The Mammoth Spring district purchased property totaling $ 52, 500 from maintenance worker Neil Rogers on Sept., 9, 2003, one day after the board approved the purchase. But a written resolution justifying the reasons for the purchase wasn’t passed by the board and forwarded to the department.

District Superintendent Ronald Taylor said the transaction was not forwarded to the department due to “an oversight” and “an honest mistake” on his part. The purchase was made through a real estate company, which had an exclusive listing on the property, and not directly from a school employee, he said.

In virtually every one of these cases, school officials said they made an inadvertent mistake in failing to obtain the department’s approval.

That’s even though school board members and superintendents are required to undergo training that includes education about the state’s ethics laws, state officials said.

“To be honest with you, if we wanted to be unethical, we could have doctored the paperwork to make it look different,” said Huntsville Superintendent Alvin Lievsay, whose district was recently cited for paying maintenance worker Ted Brumbly $ 9, 000 for various painting jobs without a board-approved resolution or approval of the Education Department.

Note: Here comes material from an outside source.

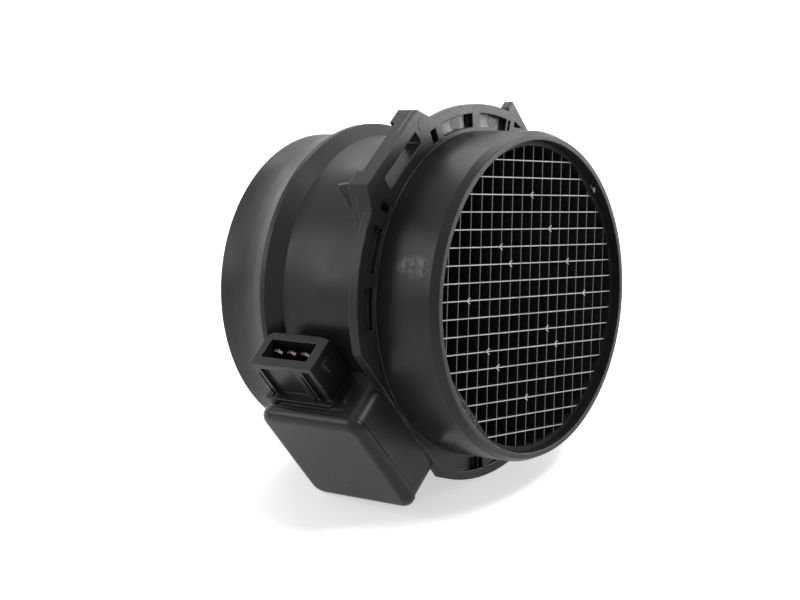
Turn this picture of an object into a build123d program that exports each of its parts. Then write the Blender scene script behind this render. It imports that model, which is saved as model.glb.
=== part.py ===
"""Mass airflow sensor for an engine intake.

A round moulded duct carries the air.  It has an egg-crate flow straightener at its
inlet, a clip-on flange, and an electronics box with a three-way plug socket moulded
on its side.  An arm reaches from the box into the duct and holds the hot-film element.

Frame: the origin is on the duct's axis at the flange's front face.  +Y is the way the
air flows, +Z is up and +X is to the right, seen from the inlet.  Millimetres.
"""
from build123d import *
from math import cos, radians, sin, sqrt
import os

# ---------------------------------------------------------------- driving dimensions
# duct
bore_radius = 39.2
duct_wall = 2.5
inlet_length = 18.9
outlet_length = 55.3
rim_land = 1.4
rim_chamfer_run = 2.2
rim_chamfer_drop = 1.0

# raised crest behind the duct's waist, and the hose spigot after it
crest_station = 35.9
crest_run = 3.7
crest_rise = 3.3
crest_land = 1.5
spigot_wall = 2.9
spigot_seat_length = 5.5
flare_steps = 3
spigot_lead = 0.7

# flow straightener
grille_recess = 2.3
grille_depth = 6.0
grille_step = 1.4
grille_clearance = 0.1
grille_pitch = 4.4
grille_bar = 0.4
grille_bar_recess = 0.3
grille_chords = {45: 1.1, 225: 2.2}
grille_root = 0.2
pin_angle = 45
pin_inset = 1.0
pin_radius = 0.8
pin_height = 0.8

# flange, with shallow pockets between its ribs and narrow slots through it
flange_width = 7.0
flange_thickness = 2.7
flange_rim = 2.4
flange_hub = 1.0
pocket_depth = 1.6
pocket_angles = [(78.3, 92.0), (98.1, 112.4), (156.9, 172.0), (176.0, 190.0), (260.0, 272.0)]
pocket_angles += [(start, start + 15.0) for start in (278.0, 297.0, 316.0, 335.0, 354.0)]
slot_skin = 0.6
slot_angles = [(74.8, 76.1), (77.0, 78.4), (96.0, 98.2), (272.2, 274.7)]

# latch ear: a trapezoid with a slot for the air box's spring clip
ear_angle = 135
ear_reach = 3.3
ear_tip_width = 26.8
ear_side_slope = 0.54
ear_thickness = 4.4
ear_gusset_depth = 6.2
ear_gusset_width = 4.7
ear_bar = 3.5
ear_fin_thickness = 0.8
ear_fin_depth = 10.0
latch_width = 3.7
latch_length = 16.7
latch_shift = 0.65
latch_corner = 0.5
ear_slots = {-17.8: 2.4, 15.6: 2.4}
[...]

“But it was an honest mistake,” he said. “We try to keep up with the laws. [But ] sometimes things slip up through all of us.”

He added, “I am totally responsible because I am superintendent and the buck stops here.”

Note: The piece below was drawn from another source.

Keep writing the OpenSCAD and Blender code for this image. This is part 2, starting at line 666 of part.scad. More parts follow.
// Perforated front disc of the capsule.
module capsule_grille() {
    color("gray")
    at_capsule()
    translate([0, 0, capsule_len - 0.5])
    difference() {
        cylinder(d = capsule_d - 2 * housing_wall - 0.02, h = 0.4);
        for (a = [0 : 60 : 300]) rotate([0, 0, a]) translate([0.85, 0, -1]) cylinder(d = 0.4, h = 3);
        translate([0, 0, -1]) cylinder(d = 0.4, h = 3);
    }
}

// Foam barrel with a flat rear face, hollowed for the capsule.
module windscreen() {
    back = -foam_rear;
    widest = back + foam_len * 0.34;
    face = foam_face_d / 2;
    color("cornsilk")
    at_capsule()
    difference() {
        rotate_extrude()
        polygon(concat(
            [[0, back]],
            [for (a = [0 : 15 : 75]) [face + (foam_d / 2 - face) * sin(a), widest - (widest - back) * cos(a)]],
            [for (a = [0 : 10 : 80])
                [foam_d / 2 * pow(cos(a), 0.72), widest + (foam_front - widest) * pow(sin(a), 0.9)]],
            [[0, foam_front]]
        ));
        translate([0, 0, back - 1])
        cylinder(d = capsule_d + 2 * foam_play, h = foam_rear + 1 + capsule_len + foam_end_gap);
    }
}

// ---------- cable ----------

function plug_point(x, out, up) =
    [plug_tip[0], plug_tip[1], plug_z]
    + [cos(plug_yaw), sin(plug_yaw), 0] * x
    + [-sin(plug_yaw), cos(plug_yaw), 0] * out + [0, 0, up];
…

Clarendon Superintendent George La Fargue said “there is no explanation” why the Clarendon School Board didn’t obtain the department’s OK in a resolution to sell the Holly Grove High School property to the city of Holly Grove in 2005. Then-board member Lula Tyler was the mayor of Holly Grove. She resigned from the board in May.

Clarendon School Board President Margaret Simpson said she didn’t know whether the department’s approval was required for the transaction, though legislative auditors said that it was needed.

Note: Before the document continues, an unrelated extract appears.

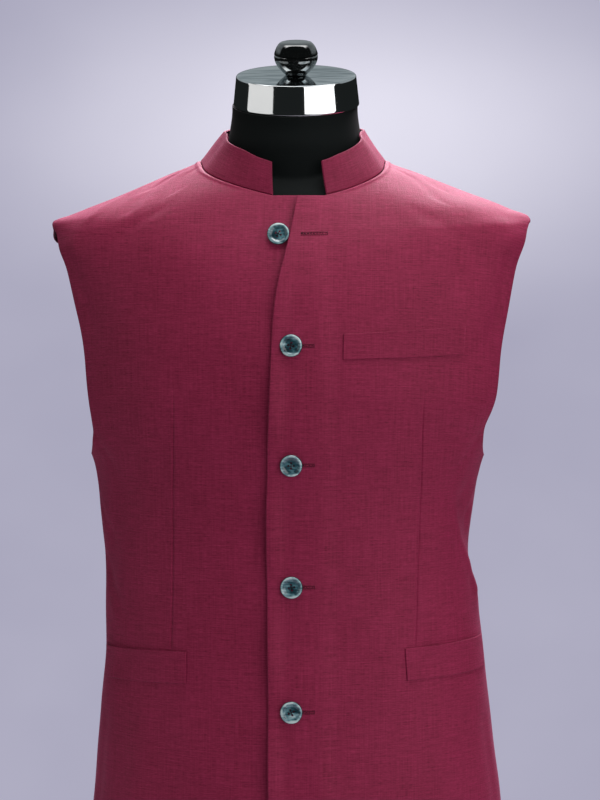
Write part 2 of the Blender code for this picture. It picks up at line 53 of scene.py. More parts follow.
def curve_through(knots, values):
    """Return a smooth function through the values at the knots, which never overshoots between them."""
    knots = np.array(knots, float)
    values = np.array(values, float)
    steps = np.diff(knots)
    slopes = np.diff(values) / steps
    product = slopes[:-1] * slopes[1:]
    total = slopes[:-1] + slopes[1:]
    bends = np.where(product > 0, 2 * product / np.where(total == 0, 1, total), 0)
    tangents = np.concatenate([slopes[:1], bends, slopes[-1:]])

    def value_at(knot):
        index = np.clip(np.searchsorted(knots, knot) - 1, 0, len(steps) - 1)
        step = steps[index]
        share = np.clip((knot - knots[index]) / step, 0, 1)
        rest = 1 - share
        return (values[index] * (1 + 2 * share) * rest ** 2
                + tangents[index] * step * share * rest ** 2
                + values[index + 1] * (3 - 2 * share) * share ** 2
                - tangents[index + 1] * step * rest * share ** 2)

    return value_at


def table_curves(rows, unit=1000):
    """Return one smooth function for each column of a table in millimetres, over its first column."""
    columns = np.array(rows, float).T / unit
    return [curve_through(columns[0], column) for column in columns[1:]]


def ease(share):
    """Rise smoothly from 0 to 1."""
    share = np.clip(share, 0, 1)
    return share * share * (3 - 2 * share)


# Outside of the cloth: height, right half width, left half width, depth in front and behind (mm)
right_half, left_half, front_depth, back_depth = table_curves([
    (286, 197.5, 198.5, 129, 128), (345, 194, 195.8, 127.5, 127), (405, 187.2, 190.3, 126, 125),
    (440, 183.8, 186.3, 125, 122.5), (495, 180, 180, 122.5, 116), (551, 175, 173.2, 120, 107),
    (590, 174.8, 168, 118.7, 101.5), (620, 175.2, 163.6, 118.2, 98.8), (650, 176.9, 161.2, 118.8, 99),
    (682, 180.2, 164, 120.8, 102), (713, 183.8, 170, 124, 106.2), (745, 194.5, 182.5, 128, 111),
    (787, 205, 202.5, 131.2, 116), (828, 208, 206.2, 129, 118.5), (868, 214, 210.6, 121.8, 118),
    (900, 219, 213.4, 112.3, 115), (918, 220.2, 214.8, 105, 111.5), (931, 218.2, 212.5, 98.2, 108.2),
    (941, 210.8, 201.2, 92.4, 104.8), (950, 194.5, 186.8, 87.2, 101), (962.9, 162, 156, 79, 95.8),
    (970, 145, 140, 73, 92.5), (982, 116.8, 113.3, 61, 86.2), (994.5, 87, 83.8, 47, 78),
    (1003, 79, 76, 40, 71.8), (1012, 72.5, 70, 34, 65)])
# How much further out the shoulder seams reach (mm): height, reach
ridge_reach, = table_curves([
    (905, 0), (918, 1.2), (931, 4.5), (940.5, 9.8), (945.5, 2.8), (951, 0.4), (955, 0)])
RIDGE_ANGLE = 24.0
# The shoulders' line tilts: how much its ends rise at the wearer's right and left, and where the tilt
# sets in, by the distance from the middle and by height
TILT_RIGHT, TILT_LEFT = -0.0015, 0.0045
TILT_ASIDE, TILT_ASIDE_SPAN = 0.07, 0.13
TILT_HEIGHT, TILT_HEIGHT_SPAN = 0.88, 0.05
# Front edges (mm): height, x of the left one, x of the right one
left_edge_x, right_edge_x = table_curves([
    (286, -19.5, 19.5), (606, -18.8, 19.5), (714, -18.3, 19.5), (810, -16.4, 19.5), (842, -15.3, 19),
    (865, -13.5, 17.5), (891, -9.5, 15), (918, -3.5, 12), (940, 1, 10.5), (962.9, 4.6, 9)])


def body_points(angles, heights):
    """Return the places on the body's surface at angles and heights."""
    half = np.where(angles >= 0, left_half(heights), right_half(heights))
    half = half + ridge_reach(heights) * ease(1 - np.abs(np.abs(angles) - 90) / RIDGE_ANGLE)
    depth = np.where(np.abs(angles) <= 90, front_depth(heights), back_depth(heights))
    turn = np.radians(angles)
    across = half * np.sin(turn)
    aside = ease((np.abs(across) - TILT_ASIDE) / TILT_ASIDE_SPAN)
    above = ease((heights - TILT_HEIGHT) / TILT_HEIGHT_SPAN)
    lift = np.where(angles >= 0, TILT_LEFT, TILT_RIGHT) * aside * above
    return np.stack([across, -depth * np.cos(turn), heights + lift], axis=-1)


def unit(vectors):
    """Return directions, which are vectors brought to length 1."""
    return vectors / np.linalg.norm(vectors, axis=-1, keepdims=True)


def one_degree(angles, heights):
    """Return the way along the surface from half a degree before places to half a degree past them."""
    return body_points(angles + 0.5, heights) - body_points(angles - 0.5, heights)


def body_normals(angles, heights):
    """Return the directions straight out of the body's surface."""
    upward = body_points(angles, heights + 0.001) - body_points(angles, heights - 0.001)
    return unit(np.cross(one_degree(angles, heights), upward))


def cloth_points(angles, heights, rise, lap):
    """Return places a rise above the body's surface, and a lap further straight out from its middle."""
    normals = body_normals(angles, heights)
    return body_points(angles, heights) + normals * (rise[..., None] + lap[..., None] * (1, 1, 0))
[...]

The department’s records show that department officials approved hundreds of these transactions and hirings under these laws during the past several years.

Most of them were transactions OK’d under the provisions of Act 1599 of 2001. The department’s records show that proposed hirings under Act 1381 of 2005 were more likely to be rejected than proposed transactions under Act 1599 of 2001.

Department officials believe district officials’ compliance with these laws is good for the most part, said Julie Johnson Thompson, a spokesman for the department.

The laws have benefited the state because they have caused school boards and district officials to slow down and carefully consider their hiring and purchasing decisions, she said.

“It has caused some additional work for the department, but the benefit has outweighed the extra work that it had caused,” she said.

Sen. Jimmy Jeffress, D-Crossett, said he believes the laws are working as intended.

“I don’t know that there has been a lot of flagrant cases that have been called to my attention since we passed the laws,” he said. “I think by and large that the districts are abiding by the law. There may have been some cases where things slipped under the radar of local authorities.”

In the meantime, Prosecuting Attorney Fletcher Long said he’s trying to reschedule a trial for former Helena-West Helena School Board President Raymond Simes, who has been charged with a felony for a violation of the state’s school board ethics standards under Act 1599 of 2001.

A grand jury indictment, issued in May 2006, accused Simes during 2003 and 2004 of “willfully and knowingly” participating in causing a contract for services to be entered into between radio station KCLT and the district when he was a School Board member, knowing that he was directly or indirectly interested in the contract valued at more than $ 5, 000.

Simes has pleaded innocent.

Auditors said the district paid $ 11, 825 to a radio station co-owned by Simes. The district was billed for broadcasts of athletic events and advertising, the auditors said. Auditors said the district didn’t get the approval of the state Education Department director for the transaction.